*What the exercise asks*. Output the full material exactly as it appears here.

*Data provided*.

>> Begin

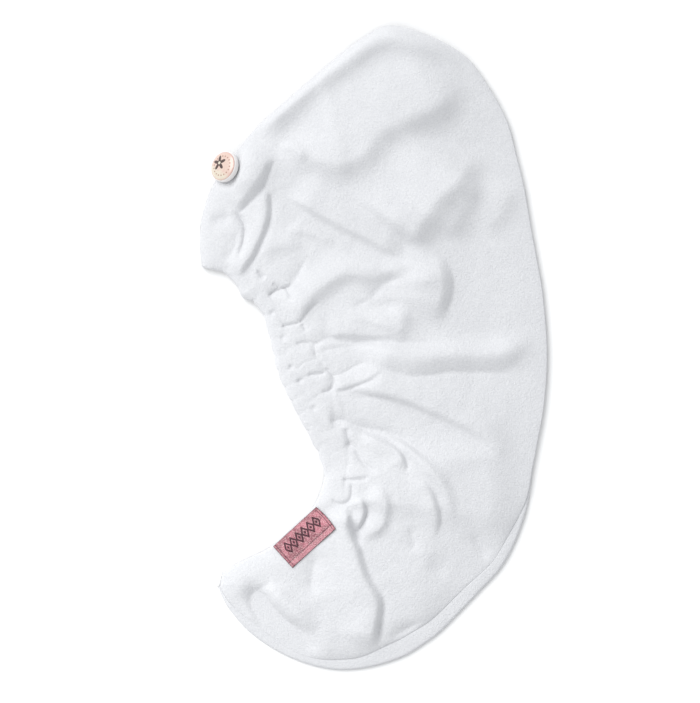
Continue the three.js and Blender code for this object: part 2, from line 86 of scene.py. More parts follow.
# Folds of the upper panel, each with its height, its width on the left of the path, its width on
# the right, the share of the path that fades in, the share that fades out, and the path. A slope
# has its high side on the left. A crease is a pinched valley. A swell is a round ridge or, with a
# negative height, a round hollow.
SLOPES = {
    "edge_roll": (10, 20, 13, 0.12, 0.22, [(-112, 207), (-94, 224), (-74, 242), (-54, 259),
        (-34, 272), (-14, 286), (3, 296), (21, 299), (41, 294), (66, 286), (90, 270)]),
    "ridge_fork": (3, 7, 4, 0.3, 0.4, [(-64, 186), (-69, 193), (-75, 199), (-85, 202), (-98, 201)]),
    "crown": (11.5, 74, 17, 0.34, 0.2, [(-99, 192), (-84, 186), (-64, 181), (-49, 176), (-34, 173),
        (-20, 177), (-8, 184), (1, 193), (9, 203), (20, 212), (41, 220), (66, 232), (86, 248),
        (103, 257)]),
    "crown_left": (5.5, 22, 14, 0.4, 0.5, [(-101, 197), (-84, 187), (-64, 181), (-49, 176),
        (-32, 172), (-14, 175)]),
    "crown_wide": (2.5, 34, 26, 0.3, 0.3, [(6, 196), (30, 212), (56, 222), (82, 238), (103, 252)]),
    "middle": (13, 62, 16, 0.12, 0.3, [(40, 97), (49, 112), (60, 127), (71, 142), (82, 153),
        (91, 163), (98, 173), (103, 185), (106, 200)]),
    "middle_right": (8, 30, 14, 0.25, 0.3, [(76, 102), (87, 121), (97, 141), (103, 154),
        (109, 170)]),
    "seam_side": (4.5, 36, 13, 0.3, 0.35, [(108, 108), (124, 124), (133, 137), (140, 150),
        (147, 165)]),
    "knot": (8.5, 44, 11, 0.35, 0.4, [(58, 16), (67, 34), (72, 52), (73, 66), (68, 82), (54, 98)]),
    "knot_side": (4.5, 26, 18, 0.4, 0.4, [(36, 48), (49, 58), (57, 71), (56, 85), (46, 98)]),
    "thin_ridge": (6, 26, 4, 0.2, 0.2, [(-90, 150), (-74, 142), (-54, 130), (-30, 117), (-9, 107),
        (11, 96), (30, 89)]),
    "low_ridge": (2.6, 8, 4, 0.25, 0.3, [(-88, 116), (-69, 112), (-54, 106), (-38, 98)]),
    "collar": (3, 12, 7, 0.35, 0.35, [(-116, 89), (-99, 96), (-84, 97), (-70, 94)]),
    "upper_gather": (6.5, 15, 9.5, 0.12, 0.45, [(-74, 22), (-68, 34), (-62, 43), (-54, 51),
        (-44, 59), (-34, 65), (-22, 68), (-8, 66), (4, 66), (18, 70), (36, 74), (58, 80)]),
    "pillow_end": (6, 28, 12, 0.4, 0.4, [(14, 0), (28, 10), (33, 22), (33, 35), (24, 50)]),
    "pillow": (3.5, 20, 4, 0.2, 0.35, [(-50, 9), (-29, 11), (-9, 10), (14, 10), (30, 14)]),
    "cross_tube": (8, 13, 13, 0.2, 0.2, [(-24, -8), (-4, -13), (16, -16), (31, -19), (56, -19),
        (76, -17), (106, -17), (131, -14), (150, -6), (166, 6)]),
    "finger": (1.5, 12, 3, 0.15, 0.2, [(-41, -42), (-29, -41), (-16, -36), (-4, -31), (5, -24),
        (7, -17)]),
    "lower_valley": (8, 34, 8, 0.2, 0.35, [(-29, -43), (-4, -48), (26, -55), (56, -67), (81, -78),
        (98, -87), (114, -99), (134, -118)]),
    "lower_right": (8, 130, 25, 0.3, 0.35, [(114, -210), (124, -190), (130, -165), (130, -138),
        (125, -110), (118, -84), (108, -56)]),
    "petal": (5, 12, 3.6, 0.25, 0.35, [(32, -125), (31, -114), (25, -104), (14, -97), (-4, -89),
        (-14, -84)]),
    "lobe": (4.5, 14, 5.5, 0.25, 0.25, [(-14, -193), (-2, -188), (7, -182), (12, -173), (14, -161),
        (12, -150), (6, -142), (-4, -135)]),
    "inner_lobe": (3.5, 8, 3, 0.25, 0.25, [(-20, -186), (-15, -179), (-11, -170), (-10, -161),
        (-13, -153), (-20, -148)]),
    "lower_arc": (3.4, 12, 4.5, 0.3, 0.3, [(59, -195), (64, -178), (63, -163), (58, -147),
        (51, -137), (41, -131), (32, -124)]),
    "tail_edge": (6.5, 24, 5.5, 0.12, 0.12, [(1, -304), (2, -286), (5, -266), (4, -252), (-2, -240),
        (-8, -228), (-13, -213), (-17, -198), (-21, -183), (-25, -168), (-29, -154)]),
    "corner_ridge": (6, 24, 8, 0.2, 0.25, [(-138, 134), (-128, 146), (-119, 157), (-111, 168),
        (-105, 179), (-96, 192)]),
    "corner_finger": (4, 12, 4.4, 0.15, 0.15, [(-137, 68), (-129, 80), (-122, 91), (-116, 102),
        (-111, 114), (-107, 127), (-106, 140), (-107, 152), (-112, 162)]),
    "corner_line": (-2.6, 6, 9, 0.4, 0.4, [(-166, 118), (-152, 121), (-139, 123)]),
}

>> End

*Finished task*.
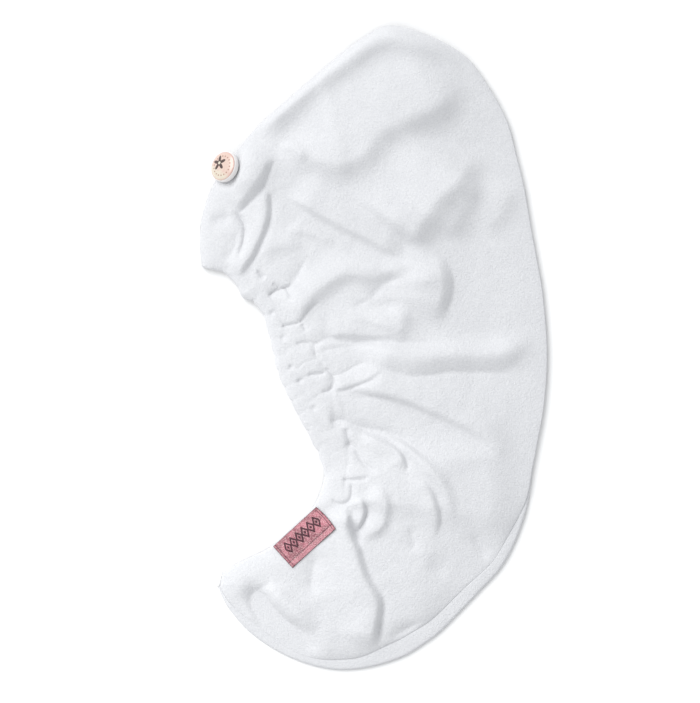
Continue the three.js and Blender code for this object: part 2, from line 86 of scene.py. More parts follow.
# Folds of the upper panel, each with its height, its width on the left of the path, its width on
# the right, the share of the path that fades in, the share that fades out, and the path. A slope
# has its high side on the left. A crease is a pinched valley. A swell is a round ridge or, with a
# negative height, a round hollow.
SLOPES = {
    "edge_roll": (10, 20, 13, 0.12, 0.22, [(-112, 207), (-94, 224), (-74, 242), (-54, 259),
        (-34, 272), (-14, 286), (3, 296), (21, 299), (41, 294), (66, 286), (90, 270)]),
    "ridge_fork": (3, 7, 4, 0.3, 0.4, [(-64, 186), (-69, 193), (-75, 199), (-85, 202), (-98, 201)]),
    "crown": (11.5, 74, 17, 0.34, 0.2, [(-99, 192), (-84, 186), (-64, 181), (-49, 176), (-34, 173),
        (-20, 177), (-8, 184), (1, 193), (9, 203), (20, 212), (41, 220), (66, 232), (86, 248),
        (103, 257)]),
    "crown_left": (5.5, 22, 14, 0.4, 0.5, [(-101, 197), (-84, 187), (-64, 181), (-49, 176),
        (-32, 172), (-14, 175)]),
    "crown_wide": (2.5, 34, 26, 0.3, 0.3, [(6, 196), (30, 212), (56, 222), (82, 238), (103, 252)]),
    "middle": (13, 62, 16, 0.12, 0.3, [(40, 97), (49, 112), (60, 127), (71, 142), (82, 153),
        (91, 163), (98, 173), (103, 185), (106, 200)]),
    "middle_right": (8, 30, 14, 0.25, 0.3, [(76, 102), (87, 121), (97, 141), (103, 154),
        (109, 170)]),
    "seam_side": (4.5, 36, 13, 0.3, 0.35, [(108, 108), (124, 124), (133, 137), (140, 150),
        (147, 165)]),
    "knot": (8.5, 44, 11, 0.35, 0.4, [(58, 16), (67, 34), (72, 52), (73, 66), (68, 82), (54, 98)]),
    "knot_side": (4.5, 26, 18, 0.4, 0.4, [(36, 48), (49, 58), (57, 71), (56, 85), (46, 98)]),
    "thin_ridge": (6, 26, 4, 0.2, 0.2, [(-90, 150), (-74, 142), (-54, 130), (-30, 117), (-9, 107),
        (11, 96), (30, 89)]),
    "low_ridge": (2.6, 8, 4, 0.25, 0.3, [(-88, 116), (-69, 112), (-54, 106), (-38, 98)]),
    "collar": (3, 12, 7, 0.35, 0.35, [(-116, 89), (-99, 96), (-84, 97), (-70, 94)]),
    "upper_gather": (6.5, 15, 9.5, 0.12, 0.45, [(-74, 22), (-68, 34), (-62, 43), (-54, 51),
        (-44, 59), (-34, 65), (-22, 68), (-8, 66), (4, 66), (18, 70), (36, 74), (58, 80)]),
    "pillow_end": (6, 28, 12, 0.4, 0.4, [(14, 0), (28, 10), (33, 22), (33, 35), (24, 50)]),
    "pillow": (3.5, 20, 4, 0.2, 0.35, [(-50, 9), (-29, 11), (-9, 10), (14, 10), (30, 14)]),
    "cross_tube": (8, 13, 13, 0.2, 0.2, [(-24, -8), (-4, -13), (16, -16), (31, -19), (56, -19),
        (76, -17), (106, -17), (131, -14), (150, -6), (166, 6)]),
    "finger": (1.5, 12, 3, 0.15, 0.2, [(-41, -42), (-29, -41), (-16, -36), (-4, -31), (5, -24),
        (7, -17)]),
    "lower_valley": (8, 34, 8, 0.2, 0.35, [(-29, -43), (-4, -48), (26, -55), (56, -67), (81, -78),
        (98, -87), (114, -99), (134, -118)]),
    "lower_right": (8, 130, 25, 0.3, 0.35, [(114, -210), (124, -190), (130, -165), (130, -138),
        (125, -110), (118, -84), (108, -56)]),
    "petal": (5, 12, 3.6, 0.25, 0.35, [(32, -125), (31, -114), (25, -104), (14, -97), (-4, -89),
        (-14, -84)]),
    "lobe": (4.5, 14, 5.5, 0.25, 0.25, [(-14, -193), (-2, -188), (7, -182), (12, -173), (14, -161),
        (12, -150), (6, -142), (-4, -135)]),
    "inner_lobe": (3.5, 8, 3, 0.25, 0.25, [(-20, -186), (-15, -179), (-11, -170), (-10, -161),
        (-13, -153), (-20, -148)]),
    "lower_arc": (3.4, 12, 4.5, 0.3, 0.3, [(59, -195), (64, -178), (63, -163), (58, -147),
        (51, -137), (41, -131), (32, -124)]),
    "tail_edge": (6.5, 24, 5.5, 0.12, 0.12, [(1, -304), (2, -286), (5, -266), (4, -252), (-2, -240),
        (-8, -228), (-13, -213), (-17, -198), (-21, -183), (-25, -168), (-29, -154)]),
    "corner_ridge": (6, 24, 8, 0.2, 0.25, [(-138, 134), (-128, 146), (-119, 157), (-111, 168),
        (-105, 179), (-96, 192)]),
    "corner_finger": (4, 12, 4.4, 0.15, 0.15, [(-137, 68), (-129, 80), (-122, 91), (-116, 102),
        (-111, 114), (-107, 127), (-106, 140), (-107, 152), (-112, 162)]),
    "corner_line": (-2.6, 6, 9, 0.4, 0.4, [(-166, 118), (-152, 121), (-139, 123)]),
}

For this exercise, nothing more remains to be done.